The deadline for nominations is 31 March 2008. All nominations should be sent to the UACES office.
Only Individual members or Student members of UACES will be eligible for the prize.
The prize for the best thesis 2007 has been awarded to Thomas Larue, for his doctoral dissertation entitled Agents in Brussels: Delegations and Democracy in the European Union, submitted at Umeå University and under the supervision of Professor Torbjörn Bergman. The thesis draws on an empirical study of COREPER, particularly the Permanent Representations to the EU of both Sweden and France, set against the tensions between democracy and bureaucracy, delegation and control. The judges commended both its empirical richness and its ‘superbly mature critique’ of no less than 8 literatures, which was used to generate a powerful analytical framework. The judges also praised the thesis for its methodological richness and reflexivity, and were impressed by its conclusions regarding both future academic research and reform to the praxis of delegation in COREPER.
Thomas Larue receiving his
prize from John Kerr
The judges decided to award the 2006 UACES Prize for the thesis making the most substantial contribution to European Studies jointly to Dr Sara Binzer Hobolt and Dr Maria Strömvik.
Sara Binzer Hobolt’s thesis, presented to the University of Cambridge in 2005 is entitled Europe in Question: The Role of Political Information in Referendums on European Integration under the supervision of Dr Pieter van Houten. The judges felt that this is an exceptional political science thesis which presents and applies a path-breaking theory of political information in connection with referendums on European integration. The theory was not confined to the European Union in its implications but to referendums in general. The conclusions were clear and the thesis makes a major contribution to European studies and comparative politics.

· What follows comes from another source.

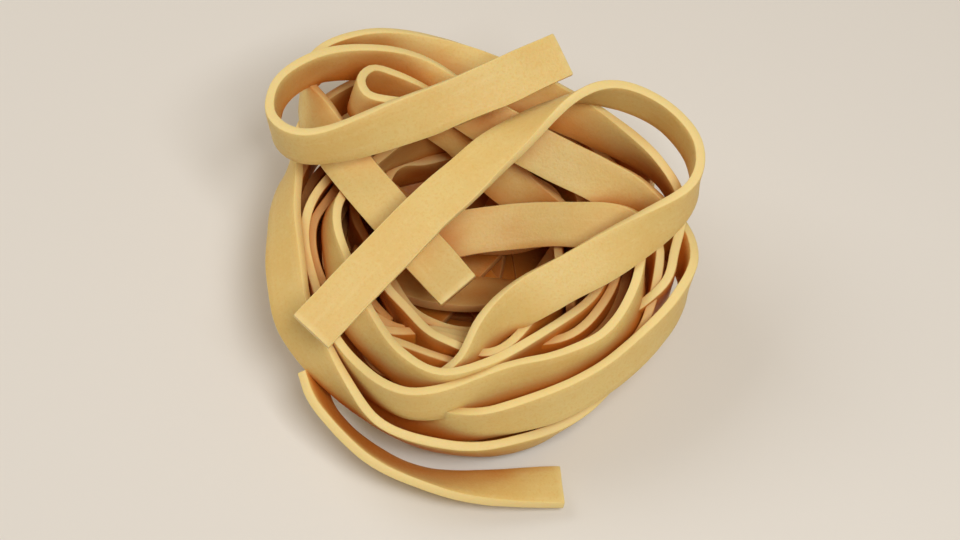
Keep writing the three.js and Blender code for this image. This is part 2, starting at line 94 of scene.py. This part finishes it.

Maria Strömvik’s thesis, presented to the University of Lund in 2005 is entitled To Act as a Union: Explaining the development of the EU’s collective foreign policy under the supervision of Professor Magnus Jerneck. The judges concluded that this thesis offered a clear research question: how to explain the positive evolution of EPC/CFSP. It puts forward three hypotheses: institutional changes that generate a more cohesive EU foreign policy; balancing outside threat; balancing the global influence of the US. Strömvik opts for the last explanation, with corollary that the reinforcing that goes on at a time of crisis with the US is often in an unrelated area of foreign policy-making. However, the broad hypotheses, which make the thesis of wide interest, are combined with a rigorous methodology. The thesis’ overall contribution to knowledge is high because it has developed a powerful argument and it has shed considerable light on the dynamics of European foreign policy in an original manner.

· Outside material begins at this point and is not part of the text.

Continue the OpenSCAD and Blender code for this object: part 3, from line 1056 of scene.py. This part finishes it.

The 2005 prize winner was Dr Dermot Hodson (European Institute, London School of Economics & Political Science) for his thesis 'Economic Governance and the Dual Outcome in Euro Area Fiscal Policy 1999-2002', under the supervision of Dr Robert Hancké and Dr Waltraud Schelkle. Dermot Hodson was awarded his prize at the UACES Annual Conference Dinner, in Zagreb, September 2005, by UACES Honorary President, John Kerr (Lord Kerr of Kinlochard).
The thesis looks at why the euro-area outcomes were different between two groups of countries – those observing the stability and growth pact strictures, and those failing to do so. What marks this work out in general, is that it tackles a subject – EMU – not only as a technical exercise in applied macroeconomics, and does so extremely ably, whilst at the same time offering original research in a novel regime of economic governance. That is, in seeking to explain events, Hodson is forced to engage in sophisticated economic analysis, and to critique the governance arrangements of the EMU fiscal policy system. In that latter aspect his enforced starting point is one in which there is very little in the way of existing analytical literature. The governance architecture of the fiscal policy side of EMU is novel and complex, in that it combines elements of institutionalised ‘soft law’ that co-exist with more conventional arrangements for international monetary diplomacy. Hodson picks apart this complexity very cleverly, and brings to bear upon it interesting analytical tools (including institutionalism) that help render it tractable in an intellectual sense.
The concluding sections of the thesis successfully bring together the various elements of the thesis and lead Hodson to generate some policy options for policy-makers if they are to make this fiscal dimension to EMU work more effectively.